## START Recorded information

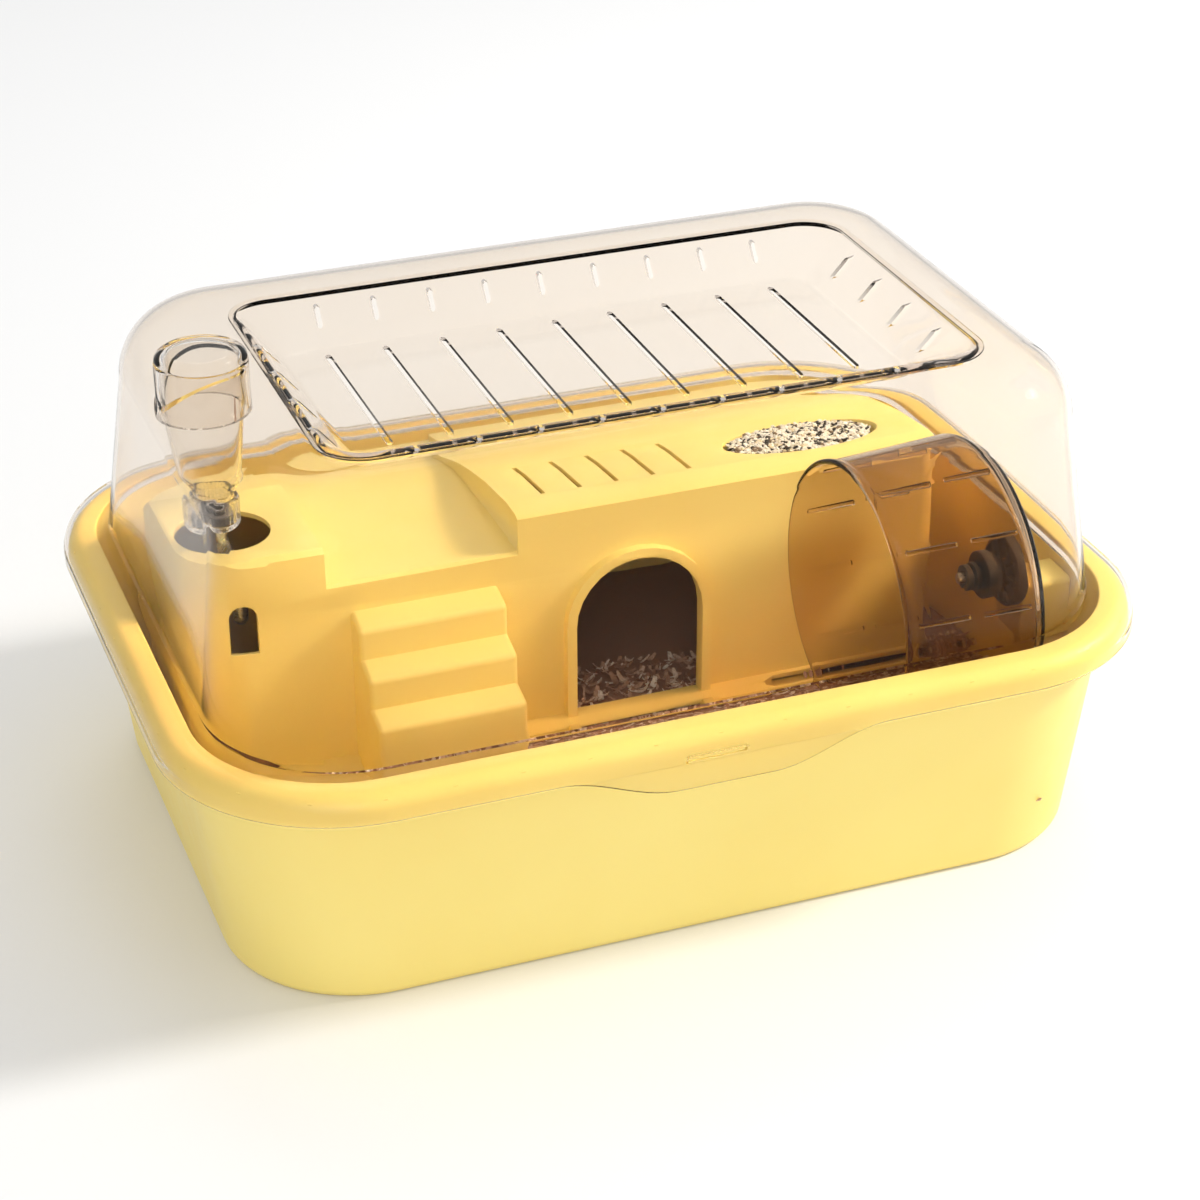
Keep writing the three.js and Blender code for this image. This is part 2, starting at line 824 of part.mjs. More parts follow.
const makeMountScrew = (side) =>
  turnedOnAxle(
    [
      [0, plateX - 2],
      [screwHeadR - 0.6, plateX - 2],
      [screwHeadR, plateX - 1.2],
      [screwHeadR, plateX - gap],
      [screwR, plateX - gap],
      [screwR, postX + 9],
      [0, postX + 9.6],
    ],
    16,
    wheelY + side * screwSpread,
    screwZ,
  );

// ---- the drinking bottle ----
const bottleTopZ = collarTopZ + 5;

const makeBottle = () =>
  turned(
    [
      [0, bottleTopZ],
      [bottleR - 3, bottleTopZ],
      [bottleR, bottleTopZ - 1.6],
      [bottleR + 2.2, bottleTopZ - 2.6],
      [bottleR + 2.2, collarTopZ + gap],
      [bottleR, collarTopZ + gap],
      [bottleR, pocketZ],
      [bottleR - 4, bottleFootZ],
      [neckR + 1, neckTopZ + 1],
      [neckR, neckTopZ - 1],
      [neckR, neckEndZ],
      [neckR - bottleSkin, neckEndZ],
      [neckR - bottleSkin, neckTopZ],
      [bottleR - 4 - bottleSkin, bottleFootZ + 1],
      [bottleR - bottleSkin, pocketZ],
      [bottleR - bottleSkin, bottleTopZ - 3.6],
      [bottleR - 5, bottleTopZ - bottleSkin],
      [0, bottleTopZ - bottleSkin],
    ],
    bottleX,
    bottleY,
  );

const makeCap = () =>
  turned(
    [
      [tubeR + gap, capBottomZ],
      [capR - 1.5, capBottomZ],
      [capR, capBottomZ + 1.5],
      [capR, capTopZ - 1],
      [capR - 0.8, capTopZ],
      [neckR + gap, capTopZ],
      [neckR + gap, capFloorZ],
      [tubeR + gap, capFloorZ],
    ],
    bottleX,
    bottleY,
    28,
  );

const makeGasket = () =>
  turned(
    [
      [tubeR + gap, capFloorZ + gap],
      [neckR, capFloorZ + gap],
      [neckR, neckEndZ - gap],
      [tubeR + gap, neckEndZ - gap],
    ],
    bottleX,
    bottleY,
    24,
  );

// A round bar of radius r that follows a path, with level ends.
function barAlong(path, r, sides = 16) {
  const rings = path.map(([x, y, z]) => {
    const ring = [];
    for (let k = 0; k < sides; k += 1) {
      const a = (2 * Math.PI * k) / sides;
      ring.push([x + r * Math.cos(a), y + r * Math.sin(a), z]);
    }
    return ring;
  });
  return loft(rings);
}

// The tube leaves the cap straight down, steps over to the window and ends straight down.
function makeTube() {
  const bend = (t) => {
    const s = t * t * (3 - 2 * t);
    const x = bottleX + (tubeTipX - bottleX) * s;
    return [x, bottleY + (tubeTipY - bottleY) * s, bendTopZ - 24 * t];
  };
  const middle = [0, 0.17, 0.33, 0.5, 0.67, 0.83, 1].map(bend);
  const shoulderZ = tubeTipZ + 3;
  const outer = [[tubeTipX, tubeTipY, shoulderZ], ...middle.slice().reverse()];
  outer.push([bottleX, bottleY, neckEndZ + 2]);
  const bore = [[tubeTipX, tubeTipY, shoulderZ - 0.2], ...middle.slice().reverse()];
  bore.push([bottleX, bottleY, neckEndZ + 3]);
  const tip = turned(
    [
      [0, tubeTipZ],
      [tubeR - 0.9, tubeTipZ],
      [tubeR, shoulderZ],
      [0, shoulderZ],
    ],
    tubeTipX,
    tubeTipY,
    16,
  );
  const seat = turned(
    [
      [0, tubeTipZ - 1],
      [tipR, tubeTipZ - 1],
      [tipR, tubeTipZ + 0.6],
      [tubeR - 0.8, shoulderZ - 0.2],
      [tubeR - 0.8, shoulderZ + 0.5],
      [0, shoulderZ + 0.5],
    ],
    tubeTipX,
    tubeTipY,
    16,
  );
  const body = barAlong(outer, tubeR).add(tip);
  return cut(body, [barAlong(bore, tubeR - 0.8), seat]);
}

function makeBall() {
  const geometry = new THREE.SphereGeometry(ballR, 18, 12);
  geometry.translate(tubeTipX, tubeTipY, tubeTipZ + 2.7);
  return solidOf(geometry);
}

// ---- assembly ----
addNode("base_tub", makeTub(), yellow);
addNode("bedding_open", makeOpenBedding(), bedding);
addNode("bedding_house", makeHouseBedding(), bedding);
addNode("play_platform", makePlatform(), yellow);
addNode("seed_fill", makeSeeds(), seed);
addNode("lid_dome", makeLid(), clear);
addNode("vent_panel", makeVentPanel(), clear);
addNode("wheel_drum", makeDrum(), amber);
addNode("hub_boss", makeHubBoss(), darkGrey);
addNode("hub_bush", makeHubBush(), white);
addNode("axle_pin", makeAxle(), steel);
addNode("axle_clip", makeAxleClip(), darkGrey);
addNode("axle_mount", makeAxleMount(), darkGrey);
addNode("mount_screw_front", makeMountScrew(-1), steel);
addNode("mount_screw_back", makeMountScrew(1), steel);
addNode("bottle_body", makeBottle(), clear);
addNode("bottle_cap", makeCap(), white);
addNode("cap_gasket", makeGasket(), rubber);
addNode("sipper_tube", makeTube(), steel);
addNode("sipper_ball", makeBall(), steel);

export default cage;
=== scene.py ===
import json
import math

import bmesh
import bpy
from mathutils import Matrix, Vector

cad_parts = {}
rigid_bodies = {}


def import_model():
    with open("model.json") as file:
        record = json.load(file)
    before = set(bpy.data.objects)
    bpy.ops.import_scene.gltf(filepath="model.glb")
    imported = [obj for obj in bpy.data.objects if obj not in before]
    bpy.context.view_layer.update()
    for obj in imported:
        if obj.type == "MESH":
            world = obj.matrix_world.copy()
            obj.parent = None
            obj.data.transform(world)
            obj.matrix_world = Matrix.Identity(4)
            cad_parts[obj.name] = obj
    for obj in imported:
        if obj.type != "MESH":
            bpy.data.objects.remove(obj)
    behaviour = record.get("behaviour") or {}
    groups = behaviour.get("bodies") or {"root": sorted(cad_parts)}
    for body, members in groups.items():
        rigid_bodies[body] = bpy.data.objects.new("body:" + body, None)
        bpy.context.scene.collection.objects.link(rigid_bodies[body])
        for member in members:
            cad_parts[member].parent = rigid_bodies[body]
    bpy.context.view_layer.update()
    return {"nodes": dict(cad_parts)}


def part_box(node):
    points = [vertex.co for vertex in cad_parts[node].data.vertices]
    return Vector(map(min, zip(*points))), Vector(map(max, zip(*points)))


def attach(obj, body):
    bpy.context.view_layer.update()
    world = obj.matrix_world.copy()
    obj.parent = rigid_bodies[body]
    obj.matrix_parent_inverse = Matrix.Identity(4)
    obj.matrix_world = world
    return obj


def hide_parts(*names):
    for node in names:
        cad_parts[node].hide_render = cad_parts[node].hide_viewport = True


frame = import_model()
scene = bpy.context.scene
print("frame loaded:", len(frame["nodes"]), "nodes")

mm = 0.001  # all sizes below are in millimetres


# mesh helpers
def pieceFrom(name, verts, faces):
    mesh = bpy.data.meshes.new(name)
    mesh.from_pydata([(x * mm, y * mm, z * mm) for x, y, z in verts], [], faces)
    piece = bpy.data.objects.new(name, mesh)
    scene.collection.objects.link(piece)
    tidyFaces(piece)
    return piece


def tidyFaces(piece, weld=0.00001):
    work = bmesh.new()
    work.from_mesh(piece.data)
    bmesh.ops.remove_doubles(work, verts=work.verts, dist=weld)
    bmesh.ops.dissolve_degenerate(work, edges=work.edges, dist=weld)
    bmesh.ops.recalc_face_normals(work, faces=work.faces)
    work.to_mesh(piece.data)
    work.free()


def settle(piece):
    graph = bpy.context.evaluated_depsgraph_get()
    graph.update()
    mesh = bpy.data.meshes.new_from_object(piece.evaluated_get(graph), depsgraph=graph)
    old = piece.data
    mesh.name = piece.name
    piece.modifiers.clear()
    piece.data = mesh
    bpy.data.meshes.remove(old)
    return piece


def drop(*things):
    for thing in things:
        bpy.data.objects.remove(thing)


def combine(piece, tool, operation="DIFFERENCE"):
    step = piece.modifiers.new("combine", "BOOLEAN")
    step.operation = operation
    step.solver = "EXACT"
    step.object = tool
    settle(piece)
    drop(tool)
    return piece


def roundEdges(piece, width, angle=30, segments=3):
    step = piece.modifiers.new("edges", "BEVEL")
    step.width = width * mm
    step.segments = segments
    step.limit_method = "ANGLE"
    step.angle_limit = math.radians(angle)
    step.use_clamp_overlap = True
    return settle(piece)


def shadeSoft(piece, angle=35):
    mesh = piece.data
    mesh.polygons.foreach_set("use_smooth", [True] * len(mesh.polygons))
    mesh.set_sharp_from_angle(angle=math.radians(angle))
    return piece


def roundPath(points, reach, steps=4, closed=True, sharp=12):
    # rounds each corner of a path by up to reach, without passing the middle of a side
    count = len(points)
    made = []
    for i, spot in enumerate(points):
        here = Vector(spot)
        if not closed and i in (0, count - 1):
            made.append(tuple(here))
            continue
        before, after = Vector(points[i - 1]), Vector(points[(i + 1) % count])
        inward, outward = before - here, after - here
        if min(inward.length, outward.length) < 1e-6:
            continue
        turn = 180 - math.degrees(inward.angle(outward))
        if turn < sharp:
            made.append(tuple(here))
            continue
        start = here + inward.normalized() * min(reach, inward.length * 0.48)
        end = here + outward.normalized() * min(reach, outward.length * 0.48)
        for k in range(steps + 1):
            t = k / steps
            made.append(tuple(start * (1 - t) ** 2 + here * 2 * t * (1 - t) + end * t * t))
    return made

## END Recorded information

> Exercise aim:
From the data above, show each line that contains "copy".

> Result of the task:
            world = obj.matrix_world.copy()
    world = obj.matrix_world.copy()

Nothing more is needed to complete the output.